Quando, chegados a Ardham, são (demasiado) bem recebidos, sabem que algo não está bem. As vibes de «Get Out» (2017) são inevitáveis, seja no estilo ou no rumo da narrativa, e estão certas (pelo menos em parte). O racismo também ocupa aqui um lugar central da história que a criadora Misha Green — que conta com Peele e Abrams como produtores executivos — quer contar. E, ainda que tenham como base o livro de Ruff, os envolvidos não têm qualquer problema em fazer alterações para, assim, darem resposta e dimensão à storyline que se propõem a desenvolver.

 

Uma alegoria camaleónica

«Lovecraft Country» não é uma série óbvia. Os monstros são um elemento importante, mas passam para segundo plano perante a quantidade de acontecimentos que se sucedem, episódio após episódio. Embora haja uma Ordem, branca e ritualística, no epicentro da narrativa, as linhas secundárias por que seguem Atticus e companhia dão uma complexidade inesperada à história. Além disso, há um conjunto de objetos insuspeitos que contribuem para que este crescimento seja uma constante e, ao mesmo tempo, o argumento não perca o interesse.

Para a construção deste universo muito contribui a banda sonora, que vai da tensão dos momentos de terror (intenso ou não) a intros com Rihanna, monólogos poderosos de comentário social e mordaz, e músicas associadas à cultura afro-americana. Há, por exemplo, um momento simplesmente delicioso que envolve Letitia e um bastão, ou uma abertura com Christina Braithwhite (Abbey Lee) ao volante do seu carro.

Tudo em «Lovecraft Country» pode ser uma surpresa, e isso não se limita ao rumo que a trama vai seguir.
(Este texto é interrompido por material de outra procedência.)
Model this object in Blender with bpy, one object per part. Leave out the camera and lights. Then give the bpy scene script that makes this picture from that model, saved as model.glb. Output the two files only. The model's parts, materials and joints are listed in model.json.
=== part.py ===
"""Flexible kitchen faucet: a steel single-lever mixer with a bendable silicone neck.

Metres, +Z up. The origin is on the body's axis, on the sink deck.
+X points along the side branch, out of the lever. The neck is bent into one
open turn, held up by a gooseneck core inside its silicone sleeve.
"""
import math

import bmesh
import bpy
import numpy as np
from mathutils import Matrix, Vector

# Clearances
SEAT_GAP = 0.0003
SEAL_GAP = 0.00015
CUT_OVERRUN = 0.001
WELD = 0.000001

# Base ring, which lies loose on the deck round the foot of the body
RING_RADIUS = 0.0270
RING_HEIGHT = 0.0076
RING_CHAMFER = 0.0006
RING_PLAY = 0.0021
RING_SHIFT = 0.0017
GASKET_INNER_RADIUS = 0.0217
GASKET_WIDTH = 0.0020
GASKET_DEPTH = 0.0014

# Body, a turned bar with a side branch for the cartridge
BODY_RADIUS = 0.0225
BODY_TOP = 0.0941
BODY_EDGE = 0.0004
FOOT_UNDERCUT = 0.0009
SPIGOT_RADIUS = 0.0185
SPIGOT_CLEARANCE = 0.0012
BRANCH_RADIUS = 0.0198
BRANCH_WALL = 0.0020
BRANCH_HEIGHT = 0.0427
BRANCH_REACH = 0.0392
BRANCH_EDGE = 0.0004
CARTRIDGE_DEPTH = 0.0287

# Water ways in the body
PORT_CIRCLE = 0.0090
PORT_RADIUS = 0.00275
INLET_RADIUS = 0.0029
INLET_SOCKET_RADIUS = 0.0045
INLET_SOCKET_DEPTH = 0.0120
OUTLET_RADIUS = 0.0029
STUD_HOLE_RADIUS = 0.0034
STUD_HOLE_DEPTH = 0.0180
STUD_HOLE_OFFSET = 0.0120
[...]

Falamos de banda sonora, mas também de realização, montagem e flashes de informação, que funcionam como catalisador da ação e “rasteiras” para o espectador.

Dá vontade de devorar em maratona, mas vai ter um episódio novo lançado semanalmente à segunda-feira. «Lovecraft Country» é uma das novidades mais “quentes” deste verão, uma altura antes tradicionalmente morna por causa dos hiatus das temporadas televisivas. Vive-se uma época dourada em TV, e esta série também é sinal disso: uma aposta de pulp horror — um género popular mas nem sempre aposta generalizada —, com um bom investimento técnico, incursões ousadas (ditas “fora da caixa”) do argumento e, consequentemente, um nível alto de expetativas a corresponder.

 

A importância do timing em Lovecraft Country

timing desempenha também um certo protagonismo quando falamos de «Lovecraft Country». A série chega num contexto diferente daquele que foi pensada. Como sabemos, nos últimos meses intensificaram-se protestos pelos Estados Unidos com a campanha Black Lives Matter, que visa combater o racismo que se mantém ainda nos dias de hoje. Mais do que nunca, é pertinente debater a injustiça e preconceito social que, apesar de ser mais visível (e normal) nos anos 50, continua a estar presente, mesmo que de forma mais disfarçada.